= March 15 incident =

1928 crackdown on communists in Japan

The March 15 incident (三・一五事件, San ichi-go jiken) was a crackdown on socialists and communists by the Japanese government in 1928. Among those who were arrested in the incident was the Marxist economist Kawakami Hajime.

==Background==
Although the Japan Communist Party had been outlawed and forced underground immediately after its foundation in 1922, it continued to gather strength and membership in the volatile social and economic climate of the 1920s Taishō period. During the February 1928 general election, which was the first held in Japan since the passage of universal male suffrage, the Japan Communist Party was very visible in its support of the legal socialist and labor-oriented political parties. Alarmed by gains that those parties made in the Diet of Japan, the conservative government of Prime Minister Giichi Tanaka, which had retained its majority by only one seat, evoked the provisions of the 1925 Peace Preservation Law and ordered the mass arrest of known communists and socialists and their sympathizers.

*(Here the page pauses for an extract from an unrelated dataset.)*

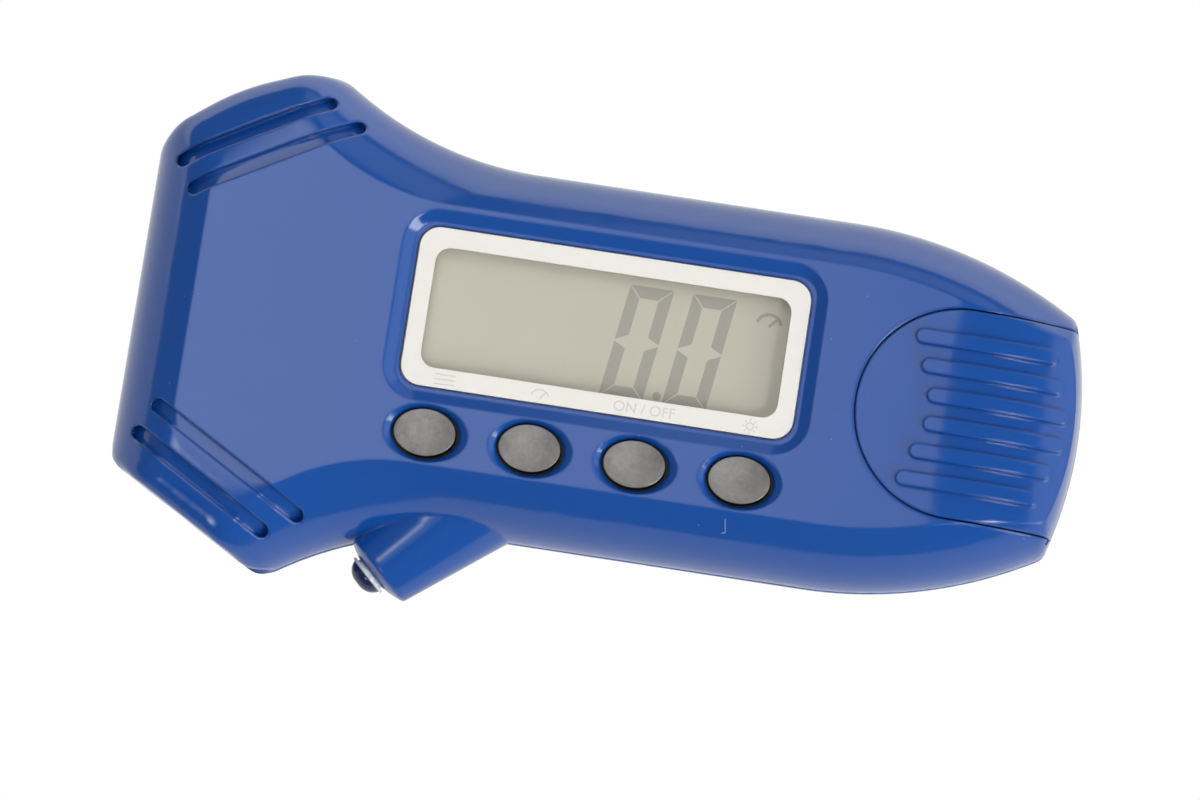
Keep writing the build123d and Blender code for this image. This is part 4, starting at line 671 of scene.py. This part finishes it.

The arrests occurred throughout Japan, and a total of 1652 people were apprehended.

== Consequences ==
About 500 of those arrested were eventually prosecuted in a series of open trials held by the Tokyo District Court starting on 15 June 1932, with sentencing on 2 July 1932. The public trials were carefully staged to publicize the inner workings of the secretive Japan Communist Party. With its connections with the labor movement and other left-wing political parties revealed, the government was able to order the dissolution of the Rōdō Nōmintō (Labor-Farmer Party), the Zen Nihon Musan Seinen Dōmei (All-Japan Proletarian Youth League), and the Nihon Rōdō Kumiai Hyōgikai (Council of Japanese Labor Unions). The defendants in the trials were all found guilty and sentenced to stiff jail terms, but those who recanted their communist ideology were then pardoned or given much reduced terms. That was the beginning of the tenkō policy designed to reintegrate former leftists to mainstream society. Perhaps more importantly, as a consequence of the trials, Prime Minister Tanaka was able to pass legislation to add the provision for the death penalty to the already-draconian Peace Preservation Laws.

The writer Kobayashi Takiji later wrote March 15, 1928 based on the incident.